The problem
Pull out of the data below the stretch of lines bounded by the one containing "point = shown.matrix_world" and the one containing "bpy.data.objects.remove(obj)", both bounds included, unchanged.
%%
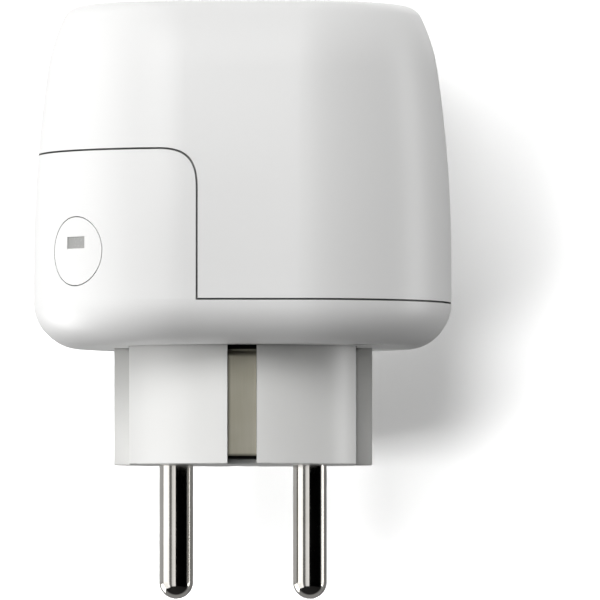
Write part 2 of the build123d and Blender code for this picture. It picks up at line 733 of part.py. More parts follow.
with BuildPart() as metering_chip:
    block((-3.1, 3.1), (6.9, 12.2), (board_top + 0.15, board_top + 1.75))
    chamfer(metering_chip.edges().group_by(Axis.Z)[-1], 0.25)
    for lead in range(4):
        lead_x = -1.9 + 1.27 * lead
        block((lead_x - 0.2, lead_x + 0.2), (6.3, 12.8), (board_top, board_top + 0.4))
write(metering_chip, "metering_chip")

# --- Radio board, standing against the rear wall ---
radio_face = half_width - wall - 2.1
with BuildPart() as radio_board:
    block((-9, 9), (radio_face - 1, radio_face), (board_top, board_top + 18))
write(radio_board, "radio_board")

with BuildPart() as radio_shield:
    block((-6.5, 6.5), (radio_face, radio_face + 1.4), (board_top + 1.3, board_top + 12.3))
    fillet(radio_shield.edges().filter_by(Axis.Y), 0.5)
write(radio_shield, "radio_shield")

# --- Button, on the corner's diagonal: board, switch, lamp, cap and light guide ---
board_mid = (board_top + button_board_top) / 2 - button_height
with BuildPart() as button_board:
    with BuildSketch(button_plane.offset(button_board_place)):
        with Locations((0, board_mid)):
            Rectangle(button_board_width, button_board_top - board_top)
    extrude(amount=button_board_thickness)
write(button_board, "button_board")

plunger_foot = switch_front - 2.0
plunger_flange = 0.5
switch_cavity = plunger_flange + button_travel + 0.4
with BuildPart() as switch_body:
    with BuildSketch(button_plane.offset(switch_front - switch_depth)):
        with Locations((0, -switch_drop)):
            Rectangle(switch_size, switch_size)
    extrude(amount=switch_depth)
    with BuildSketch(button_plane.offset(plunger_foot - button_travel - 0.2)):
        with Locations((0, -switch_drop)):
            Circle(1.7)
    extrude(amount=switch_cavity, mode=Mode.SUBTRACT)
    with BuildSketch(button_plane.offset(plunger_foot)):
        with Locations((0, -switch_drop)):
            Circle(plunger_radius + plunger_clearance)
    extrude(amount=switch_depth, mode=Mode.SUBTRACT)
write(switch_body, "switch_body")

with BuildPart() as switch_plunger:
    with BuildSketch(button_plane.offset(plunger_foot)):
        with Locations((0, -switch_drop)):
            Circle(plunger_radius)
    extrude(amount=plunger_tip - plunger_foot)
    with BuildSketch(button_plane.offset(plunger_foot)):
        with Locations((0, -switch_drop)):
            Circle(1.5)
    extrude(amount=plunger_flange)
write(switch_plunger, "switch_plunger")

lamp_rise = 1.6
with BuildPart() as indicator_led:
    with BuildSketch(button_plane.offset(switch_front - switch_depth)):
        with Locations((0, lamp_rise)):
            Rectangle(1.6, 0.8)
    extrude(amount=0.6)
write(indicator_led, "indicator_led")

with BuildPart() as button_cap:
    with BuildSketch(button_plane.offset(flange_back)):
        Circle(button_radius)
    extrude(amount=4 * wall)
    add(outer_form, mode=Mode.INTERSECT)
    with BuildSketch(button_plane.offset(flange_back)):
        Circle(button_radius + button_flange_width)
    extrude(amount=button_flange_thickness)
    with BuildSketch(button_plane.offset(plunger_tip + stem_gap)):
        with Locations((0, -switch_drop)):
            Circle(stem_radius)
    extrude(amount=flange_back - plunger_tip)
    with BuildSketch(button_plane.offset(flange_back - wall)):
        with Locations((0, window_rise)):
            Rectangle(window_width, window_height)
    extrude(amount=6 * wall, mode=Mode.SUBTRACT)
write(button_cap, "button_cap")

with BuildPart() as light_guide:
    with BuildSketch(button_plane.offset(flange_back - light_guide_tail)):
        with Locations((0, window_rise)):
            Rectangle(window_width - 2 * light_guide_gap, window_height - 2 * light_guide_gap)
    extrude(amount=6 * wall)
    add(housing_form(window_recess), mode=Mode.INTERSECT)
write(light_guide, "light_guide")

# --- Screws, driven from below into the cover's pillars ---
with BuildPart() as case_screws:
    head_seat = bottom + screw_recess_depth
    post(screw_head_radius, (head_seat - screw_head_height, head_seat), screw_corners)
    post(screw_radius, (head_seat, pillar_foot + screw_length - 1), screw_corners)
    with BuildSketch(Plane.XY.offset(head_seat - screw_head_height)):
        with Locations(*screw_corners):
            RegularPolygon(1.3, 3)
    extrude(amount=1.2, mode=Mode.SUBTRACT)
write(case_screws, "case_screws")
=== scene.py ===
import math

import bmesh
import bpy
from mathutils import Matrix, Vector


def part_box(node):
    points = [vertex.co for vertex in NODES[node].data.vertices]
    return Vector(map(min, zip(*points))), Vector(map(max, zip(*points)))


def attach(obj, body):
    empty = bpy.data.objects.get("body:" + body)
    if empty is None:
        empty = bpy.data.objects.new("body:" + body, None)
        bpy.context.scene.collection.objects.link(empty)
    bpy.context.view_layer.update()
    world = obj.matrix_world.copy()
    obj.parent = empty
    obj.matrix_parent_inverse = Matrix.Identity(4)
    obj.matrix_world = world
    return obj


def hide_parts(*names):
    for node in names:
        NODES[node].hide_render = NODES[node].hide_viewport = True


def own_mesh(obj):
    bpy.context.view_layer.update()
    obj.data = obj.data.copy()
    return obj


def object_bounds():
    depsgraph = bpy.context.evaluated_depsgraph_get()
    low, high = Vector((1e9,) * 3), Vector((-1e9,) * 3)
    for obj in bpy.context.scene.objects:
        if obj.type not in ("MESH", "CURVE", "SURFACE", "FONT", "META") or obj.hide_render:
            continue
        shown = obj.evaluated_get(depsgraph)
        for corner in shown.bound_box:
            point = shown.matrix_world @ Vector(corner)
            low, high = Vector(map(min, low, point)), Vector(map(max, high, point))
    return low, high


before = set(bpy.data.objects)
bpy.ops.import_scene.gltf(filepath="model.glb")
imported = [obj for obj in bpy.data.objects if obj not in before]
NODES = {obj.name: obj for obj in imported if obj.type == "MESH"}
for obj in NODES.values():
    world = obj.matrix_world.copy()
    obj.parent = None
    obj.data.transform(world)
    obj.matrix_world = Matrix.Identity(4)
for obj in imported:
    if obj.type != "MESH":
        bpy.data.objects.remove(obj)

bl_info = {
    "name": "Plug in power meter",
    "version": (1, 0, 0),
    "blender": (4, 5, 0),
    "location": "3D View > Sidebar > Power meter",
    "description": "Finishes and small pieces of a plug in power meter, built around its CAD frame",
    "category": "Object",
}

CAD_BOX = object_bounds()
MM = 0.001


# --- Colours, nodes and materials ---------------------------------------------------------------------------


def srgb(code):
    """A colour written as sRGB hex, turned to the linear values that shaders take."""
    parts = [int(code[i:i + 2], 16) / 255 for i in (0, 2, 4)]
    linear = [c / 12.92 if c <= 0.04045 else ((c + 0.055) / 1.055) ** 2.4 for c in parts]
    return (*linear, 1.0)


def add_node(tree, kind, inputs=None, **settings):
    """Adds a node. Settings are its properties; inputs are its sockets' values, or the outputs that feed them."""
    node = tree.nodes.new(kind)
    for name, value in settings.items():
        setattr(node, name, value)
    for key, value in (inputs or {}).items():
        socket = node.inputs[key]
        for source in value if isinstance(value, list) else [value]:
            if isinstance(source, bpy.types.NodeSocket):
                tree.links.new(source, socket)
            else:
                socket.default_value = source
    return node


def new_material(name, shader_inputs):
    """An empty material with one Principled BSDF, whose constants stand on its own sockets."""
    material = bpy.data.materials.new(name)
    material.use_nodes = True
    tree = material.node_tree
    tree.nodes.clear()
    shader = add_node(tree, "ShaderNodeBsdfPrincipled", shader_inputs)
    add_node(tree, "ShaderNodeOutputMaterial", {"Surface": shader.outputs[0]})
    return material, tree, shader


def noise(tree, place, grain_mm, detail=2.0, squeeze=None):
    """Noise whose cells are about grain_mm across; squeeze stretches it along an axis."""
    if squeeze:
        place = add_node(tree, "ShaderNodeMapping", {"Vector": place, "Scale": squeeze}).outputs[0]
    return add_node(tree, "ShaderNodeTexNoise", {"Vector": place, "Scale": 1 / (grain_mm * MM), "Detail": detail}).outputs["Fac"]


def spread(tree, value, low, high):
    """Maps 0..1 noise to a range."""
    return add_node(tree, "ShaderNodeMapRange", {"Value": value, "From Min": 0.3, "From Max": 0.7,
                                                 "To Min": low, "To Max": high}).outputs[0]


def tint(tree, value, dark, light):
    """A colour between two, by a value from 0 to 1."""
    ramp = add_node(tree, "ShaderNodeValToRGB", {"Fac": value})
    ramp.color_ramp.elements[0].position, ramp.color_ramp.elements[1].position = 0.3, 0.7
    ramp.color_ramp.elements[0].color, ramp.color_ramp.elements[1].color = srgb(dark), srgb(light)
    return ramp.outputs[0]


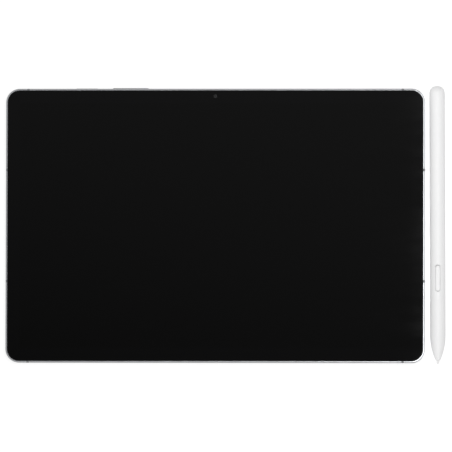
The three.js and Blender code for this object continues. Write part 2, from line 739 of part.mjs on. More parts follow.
%%
Written answer
            point = shown.matrix_world @ Vector(corner)
            low, high = Vector(map(min, low, point)), Vector(map(max, high, point))
    return low, high


before = set(bpy.data.objects)
bpy.ops.import_scene.gltf(filepath="model.glb")
imported = [obj for obj in bpy.data.objects if obj not in before]
NODES = {obj.name: obj for obj in imported if obj.type == "MESH"}
for obj in NODES.values():
    world = obj.matrix_world.copy()
    obj.parent = None
    obj.data.transform(world)
    obj.matrix_world = Matrix.Identity(4)
for obj in imported:
    if obj.type != "MESH":
        bpy.data.objects.remove(obj)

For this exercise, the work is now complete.